Maintenance as a Profit Center
The drive for efficiency is pushing maintenance from a reactive necessity to a predictive advantage.
- The Digital Twin of Maintenance: Implement Top CMMS Use Cases That Reduce Maintenance Costs emphasizes that digitizing asset genealogy is the first step to reducing “run-to-failure” costs.
- The “Rubber Band” Effect: Why do truckload order lead times keep rising? 2025 Analysis warns that the current 3.63-day lead time stability is an illusion caused by tariff-hedging inventory builds. Executives should prepare for a rapid compression of lead times in Q3 2025 as inventory normalizes.
Strategic Outlook: What to Watch Next Week
As we digest the implications of this week’s news, three areas require immediate monitoring:
- Red Sea Normalization: With the Mega CMA CGM Ship Transits Suez, watch for announcements from other major alliances. If Maersk and Hapag-Lloyd follow suit with scheduled services, spot rates could soften faster than predicted.

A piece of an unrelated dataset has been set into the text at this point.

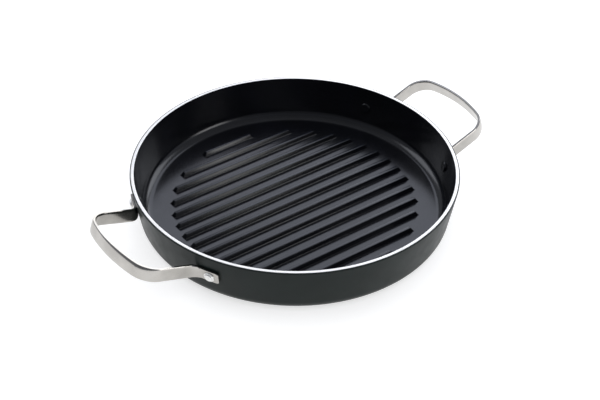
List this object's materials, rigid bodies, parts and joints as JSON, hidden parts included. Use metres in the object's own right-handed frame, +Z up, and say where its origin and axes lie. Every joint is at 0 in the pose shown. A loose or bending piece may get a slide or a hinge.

- Robot App Security: As Unitree’s “App Store” gains traction, look for the first waves of cybersecurity concerns regarding third-party algorithms in secure warehouses.
- USMCA Friction: Following the insights from the Borderlands Mexico report, keep an eye on US legislative rhetoric regarding “Rules of Origin” as the 2026 review approaches. The definition of what counts as “North American” is about to get much stricter.